## Data
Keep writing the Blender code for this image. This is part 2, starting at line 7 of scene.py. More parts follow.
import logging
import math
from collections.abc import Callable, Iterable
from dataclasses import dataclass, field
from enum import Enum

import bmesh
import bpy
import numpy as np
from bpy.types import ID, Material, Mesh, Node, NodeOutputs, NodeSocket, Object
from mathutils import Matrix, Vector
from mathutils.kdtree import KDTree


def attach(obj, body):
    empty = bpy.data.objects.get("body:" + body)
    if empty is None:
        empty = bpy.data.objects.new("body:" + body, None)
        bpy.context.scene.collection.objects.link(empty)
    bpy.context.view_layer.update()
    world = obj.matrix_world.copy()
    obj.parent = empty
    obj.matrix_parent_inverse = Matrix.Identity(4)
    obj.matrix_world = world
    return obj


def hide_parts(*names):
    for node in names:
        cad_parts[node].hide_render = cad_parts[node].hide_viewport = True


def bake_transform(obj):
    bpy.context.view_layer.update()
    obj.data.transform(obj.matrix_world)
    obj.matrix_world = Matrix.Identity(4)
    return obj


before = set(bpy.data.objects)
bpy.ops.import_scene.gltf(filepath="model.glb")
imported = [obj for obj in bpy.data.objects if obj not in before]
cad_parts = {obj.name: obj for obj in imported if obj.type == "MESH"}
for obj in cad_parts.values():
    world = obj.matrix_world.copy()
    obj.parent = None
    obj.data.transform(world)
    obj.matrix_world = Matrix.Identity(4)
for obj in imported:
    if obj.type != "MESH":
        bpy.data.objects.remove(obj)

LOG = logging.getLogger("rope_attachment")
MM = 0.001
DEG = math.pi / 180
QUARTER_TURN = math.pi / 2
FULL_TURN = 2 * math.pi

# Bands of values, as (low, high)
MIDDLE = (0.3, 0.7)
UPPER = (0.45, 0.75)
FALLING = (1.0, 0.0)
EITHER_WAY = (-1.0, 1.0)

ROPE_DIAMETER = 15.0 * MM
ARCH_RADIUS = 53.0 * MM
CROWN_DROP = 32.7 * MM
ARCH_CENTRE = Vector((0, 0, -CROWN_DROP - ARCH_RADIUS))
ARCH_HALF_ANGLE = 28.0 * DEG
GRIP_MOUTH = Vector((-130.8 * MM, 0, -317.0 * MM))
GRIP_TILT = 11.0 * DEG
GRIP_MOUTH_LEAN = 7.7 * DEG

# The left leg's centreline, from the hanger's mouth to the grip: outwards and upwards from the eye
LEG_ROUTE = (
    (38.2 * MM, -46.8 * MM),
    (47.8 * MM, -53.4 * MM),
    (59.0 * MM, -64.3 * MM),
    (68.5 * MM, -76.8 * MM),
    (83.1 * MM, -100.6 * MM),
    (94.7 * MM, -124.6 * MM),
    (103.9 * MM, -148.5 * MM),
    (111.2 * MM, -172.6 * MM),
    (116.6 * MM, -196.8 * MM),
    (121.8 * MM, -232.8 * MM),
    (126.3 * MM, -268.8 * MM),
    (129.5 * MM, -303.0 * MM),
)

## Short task
Lines that include the word "names" — how many are there in the data? Answer with the number alone.

## Response
2